Fecha: 24 de septiembre de 2023

Reconocemos la extrañeza que pueden producir estas palabras valorando el trabajo humano. Nuestros trabajos cotidianos son algo tan concreto y complejo, tan sometido a las leyes y a la técnica, que parecen no tener que ver nada con la experiencia religiosa profunda.

Pero no estamos hablando de cualquier experiencia religiosa, sino de la fe bíblica y cristiana, que no deja nada de la experiencia humana sin iluminar. Y el trabajo, su sentido profundo, a los ojos de nuestra fe es una de las realidades más importantes de nuestra vida.

Así, hemos expuesto cómo la persona humana, toda ella, puede verse “alienada”, “enajenada” a través del trabajo. Pero, para decir esto uno ha de tener claro qué significa “ser persona cabal”, persona realizada: es alienante todo lo que impide esta realización como persona. Y según las palabras del Papa Juan Pablo II en la encíclica “Centesimus Annus”, la persona (y la sociedad) realizada es aquella que “se trasciende a sí mismo y vive la experiencia de la autodonación y de la formación de una auténtica comunidad humana, orientada a su destino último que es Dios”.

Curiosamente en la tradición bíblica se aprecia la alta valoración del trabajo humano, a la luz del precepto del descanso. El mismo Dios, según el primer relato de la creación, “trabajó durante seis días creando el mundo y descansó el séptimo”. Como un pintor o escultor, que tras el trabajo realizado se entregara a la actividad contemplativa y al disfrute de la bondad y belleza de la obra. El autor decía esto, para fundamentar el precepto del sábado que establecería la Ley: el Sábado (Ex 20,8-11; Dt 5,12-15) es:

       Un día de libertad, que pone límite a la experiencia de alienación (cansancio, dureza, desgaste), que produce el trabajo cotidiano. Un momento de recuperación de humanidad, capaz de superar los ídolos que le han tentado durante el trabajo.
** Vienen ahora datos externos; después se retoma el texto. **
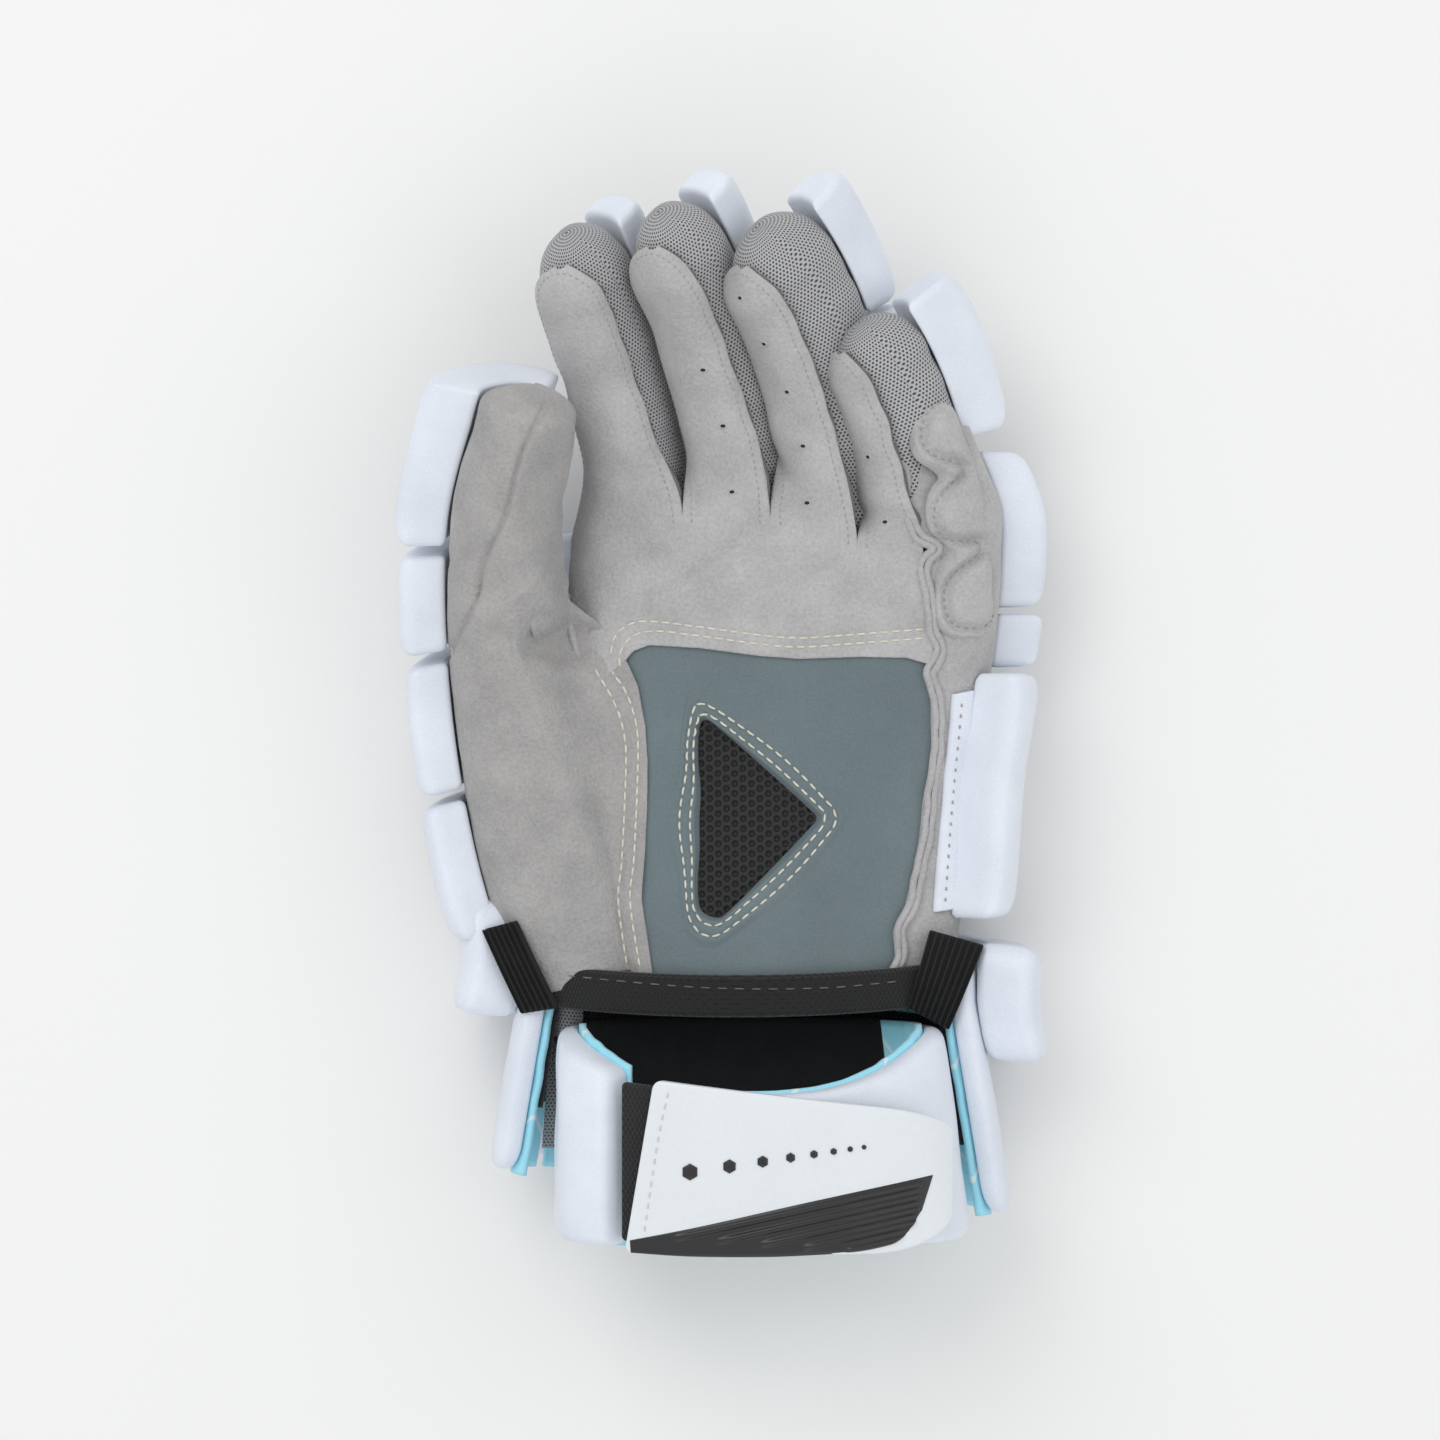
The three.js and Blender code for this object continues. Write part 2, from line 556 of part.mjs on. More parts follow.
for (const { part, from, to, back } of THUMB_PADS) {
  const pad = padOn(openThumb, from, to, THUMB_PAD_FROM, back, THUMB_PAD, handClear, thumbClear, belowPads);
  add("thumb_pad_" + part, pad, "pad");
}

// Rows of pads over the back of the hand, each split into pads side by side.
const BACK_ROWS = {
  low: { from: 0.17, to: 0.415, angles: [-145, -90, -42] },
  middle: { from: 0.43, to: 0.64, angles: [-145, -112, -76, -42] },
  upper: { from: 0.655, to: 0.765, angles: [-160, -112, -76, -36, -6] },
  knuckle: { from: 0.78, to: 0.94, angles: [-160, -122, -85, -46] },
};
for (const [row, { from, to, angles }] of Object.entries(BACK_ROWS))
  angles.slice(1).forEach((angle, i) => {
    const pad = padOn(hand, from, to, angles[i] + PAD_SEAM, angle - PAD_SEAM, BACK_PAD);
    add(`back_pad_${row}_${i + 1}`, pad, "pad");
  });
// The pad beside the little knuckle and the long roll down the side of the hand.
const LITTLE_KNUCKLE = { from: 0.78, to: 1.08, angles: [-44, -9] };
const ROLL_SPAN = { from: 0.145, to: 0.64, angles: [-40, 24] };
const padBy = ({ from, to, angles }, height, ...near) => padOn(hand, from, to, ...angles, height, ...near);
add("knuckle_pad_little", padBy(LITTLE_KNUCKLE, BACK_PAD, handClear, littleClear), "pad");
add("side_roll", padBy(ROLL_SPAN, SIDE_ROLL, handClear), "pad");

// The black underlay of the cuff, from the hand's lower edge, flaring below it.
const tilt = rad(CUFF_TILT);
function cuff(y) {
  const flare = (CUFF_FLARE * Math.max(0, -y)) / (FLAP_HEIGHT - FLAP_TOP);
  return {
    centre: V(CUFF_SHIFT, y, HAND_HEIGHT + 1),
    side: V(Math.cos(tilt), -Math.sin(tilt), 0),
    front: V(0, 0, 1),
    half: CUFF_WIDTH / 2 + flare,
    deep: CUFF_DEPTH / 2 + flare / 2,
    square: CUFF_SQUARENESS,
  };
}
const CUFF_FROM = 160;
const CUFF_TO = 380;
const between = (a, b, share) => a + (b - a) * share;
const CUFF_STEPS = [0, 0.2, 0.8, 1];
function cuffPiece(low, high, from, to, inner, outer, count, ...neighbours) {
  const at = (u, v, out) => pressed(tubePoint(cuff, between(low, high, u), rad(between(from, to, v)), out));
  const piece = patch(CUFF_STEPS, shares(count), (u, v) => at(u, v, inner), (u, v) => at(u, v, outer(u, v)));
  return clearOf(piece, neighbours);
}
const underlayArc = [UNDERLAY_LOW, UNDERLAY_TOP, CUFF_FROM, CUFF_TO];
add("cuff_underlay", cuffPiece(...underlayArc, -UNDERLAY, () => 0, 18, handClear, thumbClear), "knit");
const FLAP_OUT = 4 * GAP + LINING + FLAP_THICKNESS;
const rollTop = (u, v) => FLAP_OUT + ROLL_THICKNESS * padHeight(u, v);
const ROLL_ANGLES = [164, 376];
const rollHigh = ROLL_LOW + ROLL_HEIGHT;
const roll = cuffPiece(ROLL_LOW, rollHigh, ...ROLL_ANGLES, FLAP_OUT, rollTop, 18, handClear, thumbClear);
add("wrist_roll", roll, "pad");
const FLAPS = { left: [158, 206], back: [214, 326], right: [334, 382] };
for (const [name, [from, to]] of Object.entries(FLAPS)) {
  const low = FLAP_TOP - FLAP_HEIGHT;
  const steps = name === "back" ? 9 : 4;
  const lined = 2 * GAP + LINING;
  const outside = (u, v) => lined + FLAP_THICKNESS * padHeight(u, v);
  const clear = [handClear, thumbClear];
  const lining = cuffPiece(low, FLAP_TOP, from, to, 2 * GAP, () => lined, steps, ...clear);
  const flap = cuffPiece(low, FLAP_TOP, from, to, lined + GAP, outside, steps, ...clear);
  add("flap_lining_" + name, lining, "lining");
  add("cuff_flap_" + name, flap, "pad");
}

// The wristband.
const bandFlare = (y) => (BAND_FLARE * (BAND_TOP - y)) / (BAND_TOP - BAND_LOW);
function band(y) {
  const flare = bandFlare(y);
  return {
    centre: V(BAND_SHIFT + flare * BAND_DRIFT, y, BAND_HEIGHT),
    side: V(1, 0, 0),
    front: V(0, 0, 1),
    half: BAND_WIDTH / 2 + flare,
    deep: BAND_DEPTH / 2,
    square: BAND_SQUARENESS,
  };
}
const bandTop = (angle) => BAND_TOP - BAND_DIP * Math.max(0, Math.sin(angle)) ** 2;
function angleAt(x, y) {
  const section = band(y);
  return Math.acos(power((x - section.centre.x) / section.half, section.square / 2));
}
const BAND_FROM = angleAt(BAND_LEFT_END, BAND_LOW);
const BAND_TO = angleAt(BAND_RIGHT_END, BAND_LOW) + 2 * Math.PI;
function bandPiece(inner, outer) {
  const at = (u, v, out) => {
    const angle = between(BAND_FROM, BAND_TO, v);
    return tubePoint(band, between(BAND_LOW, bandTop(angle), u), angle, out);
  };
  return patch(CUFF_STEPS, shares(22), (u, v) => at(u, v, inner(u, v)), (u, v) => at(u, v, outer(u, v)));
}
// The padding swells over the first stretch beside the band's right end.
const BAND_END = 0.06;
const bandEnd = (v) => BAND_END_PADDING * Math.min(1, Math.max(0, 2 - v / BAND_END));
const bandOut = (u, v) => (padHeight(u, 0.5) - 1) * BAND_PADDING + bandEnd(v);
add("band", bandPiece(() => -BAND_PADDING, bandOut), "pad");
const liningOut = -BAND_PADDING - GAP;
add("band_lining", bandPiece(() => liningOut - LINING, () => liningOut), "lining");
// A strap lies round the band's front, with its right corners rounded.
const STRAP_STEPS = [0, 0.03, 0.1, 0.25, 0.4, 0.6, 0.8, 1];
const STRAP_CORNER = 0.25;
function strapPiece({ low, high, left, right, inner, thickness, corner }) {
  const at = (u, v, out) => {
    const edge = Math.max(0, 1 - v / STRAP_CORNER);
    const short = corner * (1 - Math.sqrt(1 - edge ** 2 * 0.99));
    const y = between(low + short, high(v) - short / 2, u);
    return tubePoint(band, y, angleAt(between(right, left(u), v), y), out);
  };
  const over = (u, v) => at(u, v, inner + thickness);
  return patch(shares(2), STRAP_STEPS, (u, v) => at(u, v, inner), over);
}
const plateTop = (v) => BAND_LOW - 1 + PLATE_HEIGHT - PLATE_SLOPE * (1 - v);
const strapElastic = {
  low: BAND_LOW + 2,
  high: (v) => plateTop(v) - 1,
  left: () => STRAP_LEFT,
  right: PLATE_RIGHT - 4,
  inner: GAP,
  thickness: ELASTIC,
  corner: 8,
};
const strapPlate = {
  low: BAND_LOW - 1,
  high: plateTop,
  left: (u) => PLATE_LEFT + PLATE_SKEW * u,
  right: PLATE_RIGHT,
  inner: 3 * GAP + ELASTIC,
  thickness: PLATE,
  corner: 12,
};
add("strap_elastic", strapPiece(strapElastic), "knit");
add("strap_plate", strapPiece(strapPlate), "pad");

// The black edging along the palm's lower edge and the elastic straps from it to the roll.
const HEM_ANGLES = [28, 150];
const hemAt = (u, v, out) => {
  const angle = rad(between(...HEM_ANGLES, v));
  const point = tubePoint(hand, 0, angle, out);
  point.y = hemLine(point.x) - GAP - HEM_HEIGHT * (1 - u);
  return point;
};
const hem = patch(shares(2), shares(12), (u, v) => hemAt(u, v, 1 - HEM), (u, v) => hemAt(u, v, 1));
add("palm_hem", hem, "knit");

// Elastic straps from the ends of the edging up to the roll, by their four corners.
const ELASTICS = {
  left: [[-66, -9, 47], [-54, -7, 50], [-78, 17, 49], [-67, 20, 51]],
  right: [[53, -7, 50], [66, -14, 46], [60, 17, 49], [77, 12, 44]],
};
const rollSolid = solidOf(roll);
for (const [name, corners] of Object.entries(ELASTICS)) {
  const [a, b, c, d] = corners.map((corner) => V(...corner));
  const at = (u, v, out) => {
    const point = a.clone().lerp(b, v).lerp(c.clone().lerp(d, v), u);
    point.z += out + ELASTIC_BULGE * Math.sin(Math.PI * u);
    return point;
  };
  const elastic = patch(shares(4), shares(2), (u, v) => at(u, 1 - v, 0), (u, v) => at(u, 1 - v, ELASTIC));
  add("elastic_" + name, clearOf(elastic, [handClear, thumbClear, solidOf(hem), rollSolid]), "knit");
}

// The quilted suede pad over the little finger's root and the side of the hand.
const SIDE_STEPS = shares(6);
const SIDE_ON_HAND = { along: [0.69, 1.02], angles: [3, 50] };
const SIDE_ON_FINGER = { along: [-0.5, 0.54], angles: [-50, 12] };
const SIDE_BLEND = [0.35, 0.75];
const sidePadAt = (u, v, out) => {
  const angleOf = ({ angles }) => rad(between(...angles, v));
  const on = (tube, patchOn) => tubePoint(tube, between(...patchOn.along, u), angleOf(patchOn), out);
  const onFinger = on(fingerTube(little, false), SIDE_ON_FINGER);
  return on(hand, SIDE_ON_HAND).lerp(onFinger, THREE.MathUtils.smoothstep(u, ...SIDE_BLEND));
};
const sideHeight = (u, v) => GAP + SIDE_PAD * padHeight(u, v);
const sideUnder = (u, v) => sidePadAt(u, v, GAP);
const sidePad = patch(SIDE_STEPS, PAD_STEPS, sideUnder, (u, v) => sidePadAt(u, v, sideHeight(u, v)));
add("side_pad", clearOf(sidePad, [handClear, littleClear]), "suede");

// The origin is at the middle of the foot of the whole glove.
const box = new THREE.Box3().setFromObject(glove);
const middle = box.getCenter(V(0, 0, 0));
glove.position.set(-middle.x, -middle.y, -box.min.z);
export default glove;
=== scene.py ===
"""A left-hand lacrosse glove lying on its padded back, palm up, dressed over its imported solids."""

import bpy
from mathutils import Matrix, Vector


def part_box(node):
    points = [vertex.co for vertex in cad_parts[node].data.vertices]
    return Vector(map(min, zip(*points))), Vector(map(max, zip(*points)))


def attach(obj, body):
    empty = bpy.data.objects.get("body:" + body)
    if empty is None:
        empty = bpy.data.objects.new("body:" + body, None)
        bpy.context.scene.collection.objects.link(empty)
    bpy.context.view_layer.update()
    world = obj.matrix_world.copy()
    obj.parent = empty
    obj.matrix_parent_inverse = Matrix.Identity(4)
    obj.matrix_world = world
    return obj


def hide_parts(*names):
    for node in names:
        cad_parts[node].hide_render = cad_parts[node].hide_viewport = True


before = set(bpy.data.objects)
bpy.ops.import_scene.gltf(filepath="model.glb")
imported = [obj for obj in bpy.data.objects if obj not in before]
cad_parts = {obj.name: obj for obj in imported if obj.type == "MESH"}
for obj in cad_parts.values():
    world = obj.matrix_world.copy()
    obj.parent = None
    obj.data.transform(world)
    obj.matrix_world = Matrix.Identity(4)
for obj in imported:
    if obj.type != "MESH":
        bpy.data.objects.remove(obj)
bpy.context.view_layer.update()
import math

import bpy
import numpy as np
from mathutils import Vector

# The view. The glove lies on a pale table top under soft studio light, and the camera looks
# straight down on the palm from well above it. Lengths here are the glove's own millimetres,
# from the middle of the palm's lower edge, and place() turns them into the frame's metres.
VENT_CORNER = np.array([-11.445, 20.55])
SHIFT = np.append(np.array(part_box("vent_mesh")[0])[:2] * 1000 - VENT_CORNER, 0.0)
PHOTO = 1440
MM_PER_PIXEL = 0.308
PALM_PLANE = 50.0
CAMERA_UP = 1232.0
CAMERA_AT = np.array([-4.62, 81.62, PALM_PLANE + CAMERA_UP])
SENSOR = 36.0


def place(points):
    """The glove's millimetres as metres in the frame."""
    return (np.asarray(points, float) + SHIFT) / 1000


def shader(tree, kind, sockets=None, **settings):
    """A node with its settings, each socket given a value or linked to another node's output."""
    made = tree.nodes.new(kind)
    for key, value in settings.items():
        setattr(made, key, value)
    for key, value in (sockets or {}).items():
        if isinstance(value, bpy.types.NodeSocket):
            tree.links.new(value, made.inputs[key])
        else:
            made.inputs[key].default_value = value
    return made


def material(name, roughness, sheen=0.0, coat=0.0):
    """A material's tree and its Principled shader, with the constants set on the shader."""
    made = bpy.data.materials.new(name)
    made.use_nodes = True
    principled = made.node_tree.nodes["Principled BSDF"]
    principled.inputs["Roughness"].default_value = roughness
    principled.inputs["Sheen Weight"].default_value = sheen
    principled.inputs["Coat Weight"].default_value = coat
    return made, made.node_tree, principled


def tone(colour):
    """An sRGB colour, 0 to 255, as a linear one: the sRGB curve's power part."""
    linear = [((v / 255 + 0.055) / 1.055) ** 2.4 if v > 10 else v / 3294 for v in colour]
    return (*linear, 1.0)


def plain(name, colour, roughness, sheen=0.0):
    """A material of one tone, where the shape alone gives the look."""
    made, tree, principled = material(name, roughness, sheen)
    principled.inputs["Base Color"].default_value = tone(colour)
    return made


def in_scene(name, data):
    """An object with that data, linked to the scene."""
    made = bpy.data.objects.new(name, data)
    bpy.context.scene.collection.objects.link(made)
    return made


camera = in_scene("camera", bpy.data.cameras.new("camera"))
camera.data.sensor_width = SENSOR
camera.data.lens = SENSOR * CAMERA_UP / (PHOTO * MM_PER_PIXEL)
camera.data.clip_end = 20
camera.location = place(CAMERA_AT)
bpy.context.scene.camera = camera

FLOOR_HALF = 3.0
TABLE_TONE = (240, 240, 238)
floor_mesh = bpy.data.meshes.new("floor")
corners = [(-1, -1), (1, -1), (1, 1), (-1, 1)]
floor_mesh.from_pydata([(x * FLOOR_HALF, y * FLOOR_HALF, 0) for x, y in corners], [], [(0, 1, 2, 3)])
floor_mesh.materials.append(plain("table_top", TABLE_TONE, 0.9))
floor = in_scene("floor", floor_mesh)

LIGHTS = {
    "key": {"at": (-0.7, 0.9, 1.5), "size": 1.1, "watts": 9},
    "fill": {"at": (1.0, 0.1, 1.2), "size": 1.4, "watts": 3},
    "foot": {"at": (-0.2, -1.2, 1.1), "size": 1.2, "watts": 2.5},
}
for light_name, light in LIGHTS.items():
    lamp = bpy.data.lights.new(light_name, "AREA")
    lamp.size = light["size"]
    lamp.energy = light["watts"]
    lamp_object = in_scene(light_name, lamp)
    lamp_object.location = light["at"]
    lamp_object.rotation_euler = (-Vector(light["at"])).to_track_quat("-Z", "Y").to_euler()
SKY_COLOUR = (0.97, 0.98, 1.0, 1)
SKY_STRENGTH = 0.74
sky = bpy.data.worlds.new("studio")
sky.use_nodes = True
sky_light = sky.node_tree.nodes["Background"].inputs
sky_light["Color"].default_value = SKY_COLOUR
sky_light["Strength"].default_value = SKY_STRENGTH
bpy.context.scene.world = sky
bpy.context.scene.view_settings.view_transform = "Standard"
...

       Un día de encuentro y contemplación, para disfrutar del bien y de la belleza de la humanidad, de la creación y del mundo transformado.

       Un día de encuentro reconfortante con Dios, a quien vuelve el mundo, como único Señor, garantía de nuestra libertad frente a cualquier idolatría esclavizadora.

Como sabemos, este bello significado del Sábado judío, pasó a la tradición cristiana del Domingo por la evidente lógica de lo que significa Jesucristo y nuestra fe en Él. Ante el intento de convertir la ley en instrumento de poder adulterando su sentido profundo, Jesús dijo que “el sábado estaba hecho para el hombre y no el hombre para el sábado… y que el Hijo del hombre tiene autoridad sobre el sábado… Y venid a mí y encontraréis vuestro descanso… Y, pasado el sábado, al amanecer el primer día de la semana, María Magdalena y la otra María fueron a ver el sepulcro” (Mt 12 y 28).

Todos consideran que la dureza del trabajo, su efecto alienante, el sufrimiento que comporta, queda compensado con el sueldo o la ganancia que se obtiene. Esta es la lógica más humana y elemental. Para el buen cristiano todo el trabajo culmina en el domingo, concretamente en la Eucaristía del domingo. En la Eucaristía el trabajo recupera su dignidad al formar parte de la ofrenda de un mundo transformado, “el fruto de la tierra y del trabajo del hombre”.

La máxima benedictina “ora et labora” no es exactamente una distribución de tareas u obligaciones, sino la proclamación de un trabajo orante y de una oración que ilumina y da sentido al trabajo.